Verilyon: Why do you have to dye for vanity's sake. I saw your picture over at Minx's and you look about 20 years old. Surely you aren't graying yet? Or perhaps bringing up death around children has a premature aging effect?
Moon, I said before you look like my cousin Eric, now I think you look like Kevin Bacon (my cousin also looks like him). Blue sounds fine if that is what you really want, but I can't help worry about all those chemicals on your poor scalp... sorry to be such a bore.
My eyes frequently are red.
But it never occurred to me that dying my hair red was an attempt at eye-dye co-ordination ...
NMJ: I get Kevin Bacon a fair amount as well. On the day my grandmother passed away, I was told I resemble him by the salesman at a clothing store and one of my aunts in the space of a few hours. My brother also believed this one to be true, having said it after seeing me in a film in 1996.

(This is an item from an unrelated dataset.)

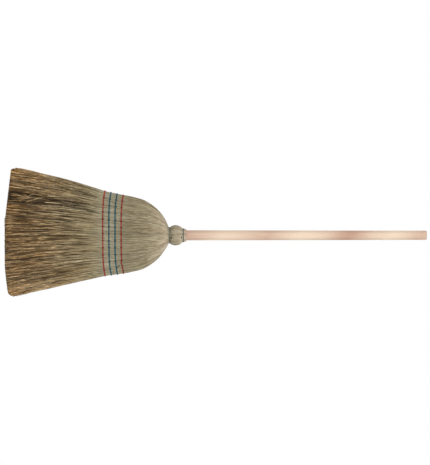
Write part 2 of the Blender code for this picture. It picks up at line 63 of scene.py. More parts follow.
TURN = 2 * math.pi
BUNDLES = 12
FRONT_BUNDLES = ["front_bundle_%02d" % number for number in range(1, BUNDLES + 1)]
BACK_BUNDLES = ["back_bundle_%02d" % number for number in range(1, BUNDLES + 1)]
ROWS = (
    ("outer_red", "red"),
    ("outer_teal", "teal"),
    ("inner_teal", "teal"),
    ("inner_red", "red"),
)
# Columns of the head's rings: the last two say how far the straw has spread from the round neck
# into the flat head, and the power of the superellipse.
HEIGHT, CENTRE, WIDTH, DEPTH, SPREAD, POWER = range(6)
# Corners this near to a height belong to its ring.
RING_REACH = 2e-4
# A ring is flat when it is this much wider than deep.
FLAT_RATIO = 1.12
# How fast the straw spreads, and what the power gains over 2 once it has.
SPREAD_GAIN = 1.12
SQUARENESS = 0.6
# Depth of the flat head as a share of its width, for even steps along its outline.
FLAT_DEPTH = 0.17
# How far the straws at both edges stand out from the solids.
STRAW_PROUD = 0.001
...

Debi: It is important to match when we can.
Ha ha Wayne quite the charmer, 20's nowhere near, but that's fine, I'll accept it.
I always wanted to do hot pink but I was too chicken. I don't think it's going to happen any time soon though. You should definitely do the blue if you're feeling that! I bet it's cute!
Liz: Having spent a lot of time trying to keep my reds from turning pink, I can't totally relate to the pink notion, but I think if it's something you think you'd like, you should try it. You only live once...
I worry the dye might make my hair fall out. Plus, now that I'm a supervisor of teachers, I'm supposed to look more professional/respectable. It's a bit constricting at times, but one of these days, I might go for it. You're right, I do only live once. (Thank goodness for that.)